Just because you lose your job, doesn’t mean you get a break from the tax man. In South Africa, all retirement fund lump sums – including severance benefits – are taxed on a cumulative basis, and every withdrawal you take before retirement eats into the limited tax‑free amount available later. Members who cash out early often discover, too late, that they have sacrificed both future growth and the more generous tax treatment they would have received if they had left those funds intact until retirement.

A job loss doesn’t arrive in a vacuum, nor at a convenient time. If you lose your job, you might have a bond, school fees and other monthly commitments. Suddenly the only large, liquid cash is lying in the retirement fund. At that point, you might decide to take just enough to buy a few months of breathing room while you look for something else and leave the rest invested, or empty the pot to plug every short‑term hole. The first decision leaves your retirement plan dented but workable; the second converts a career setback into a permanent pay cut for your future self.

Under the two‑pot system, one‑third of new contributions go into a more accessible “savings pot” and two‑thirds into a “retirement pot”, with withdrawals from the savings component taxed at your marginal rate and repeated withdrawals eroding value further through fees and foregone growth.
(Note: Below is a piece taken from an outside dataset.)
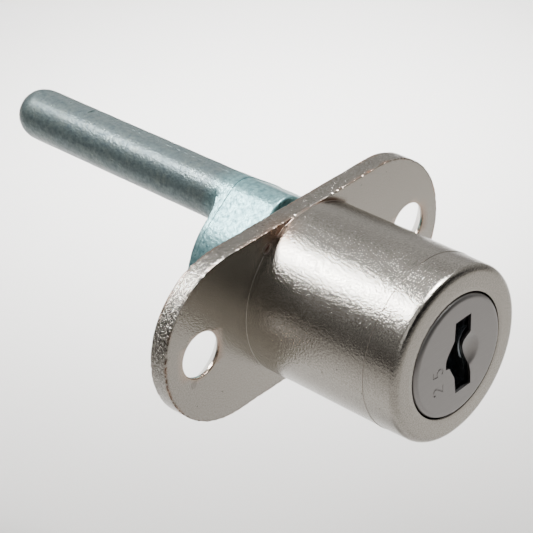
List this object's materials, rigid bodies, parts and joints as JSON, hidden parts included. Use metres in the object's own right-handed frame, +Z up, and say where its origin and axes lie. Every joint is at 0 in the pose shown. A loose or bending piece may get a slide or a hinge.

Trustees and employers who treat retrenchment as a structured intervention point – with enforced cooling‑off periods, default preservation and one‑on‑one guidance – can materially reduce the long‑term damage.

Marriage, divorce and blended families

If retrenchment brings fear, marriage brings optimism. People merge households, commit futures, and assume they will “sort out the admin later”. Yet in a system where beneficiaries, marital regimes and wills determine who actually receives retirement benefits, leaving the paperwork for “later” is when the most expensive mistakes are made.

StatsSA’s divorce data shows how concentrated these risks are. In 2023, roughly 4 in 10 divorces ended within the first decade of marriage, with median ages in the early forties. These are peak earning years, and they are also the years when many parents are still supporting children and paying off home loans. A settlement that trades retirement savings for immediate assets – for example, keeping the house but cashing out the pension – can feel like stability but leaves both spouses under‑funded for the 20‑plus years they are likely to spend in retirement.

Blended families add further complexity. Outdated beneficiary nominations, unreviewed wills or a failure to understand how retirement funds are distributed on death can leave surviving partners exposed and trigger disputes with former spouses or adult children. Decisions by the Pension Funds Adjudicator and the courts repeatedly show how death‑benefit disputes arise because nomination forms and wills were not updated after a divorce, remarriage or new dependents.

Those who handle these life changes with a clear head tend to be more resilient. Couples who align their saving habits, ring‑fence obligations to children from previous relationships, and update beneficiaries and wills are far better placed to keep compounding on track and avoid financial stressors later in life.